Alternatively you can do the installation steps for Rasa NLU, SpaCy and the project specific packages manually (although this may result in later versions of Rasa NLU / SpaCy being installed)

Rasa NLU

  • pip install rasa_nlu
  • pip install rasa_nlu[spacy]

Spacy models

  • python -m spacy download en_core_web_md
  • python -m spacy link en_core_web_md en # not strictly necessary
  • python -m spacy download fr_core_news_md
  • python -m spacy download de_core_news_sm

Project specific packages

  • pip install click==6.7 colored==1.3.5 langdetect==1.0.7

How it works

  • Create two (or more) equivalent training sets (eg English ("en") and German ("de"))
  • Train equivalent models in Rasa NLU
  • Set up a simple conversation loop
    • Use langdetect to detect language
    • Direct input to relevant model (eg "en", "fr" or "de")
    • Match intent from the relevant model
    • Customise repsonses to reply appropriately [currently simply indicates topic area and language that reply should be generated in]

Performance

You'll notice the script is slow to start as it can take a while to initially load the SpaCy models.

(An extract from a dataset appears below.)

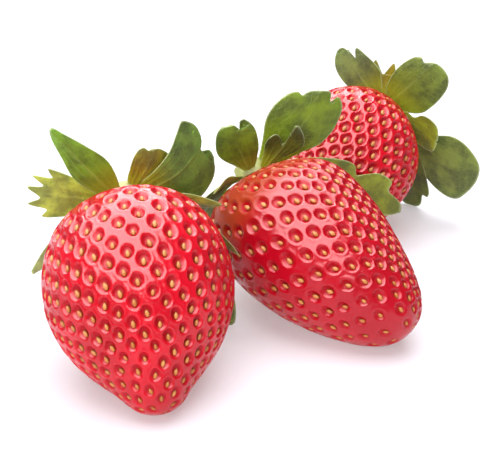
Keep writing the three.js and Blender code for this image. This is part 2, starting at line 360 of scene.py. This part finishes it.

Also it needs a fair amount of RAM (~3Gb), as it will load the SpaCy models for each language, all residing in memory at the same time

Two areas could go wrong:

  • language detection
  • intent parsing

Language detection

For an input, it looks through for the languages it is currently working with, taking the first matching language found.

Theoretically could explore more sophisticated handling (eg German was occasionally seen to be mistaken for Dutch or Afrikans), with some kind of similar language grouping feature. Also langdetect does include probabily scores (they're displayed by not used)

Intent parsing

This is dependent on the training set (quite limited) and size of the SpaCy models (larger models are generally better).

With casual testing of the bot, overall the English model appears to perform best, followed by the French one and finally by the German. The English SpaCy model uses a web corpus which may give it the edge of the news corpuses used for French and German. German is a small model compared to the other two, which may explain why it does less well.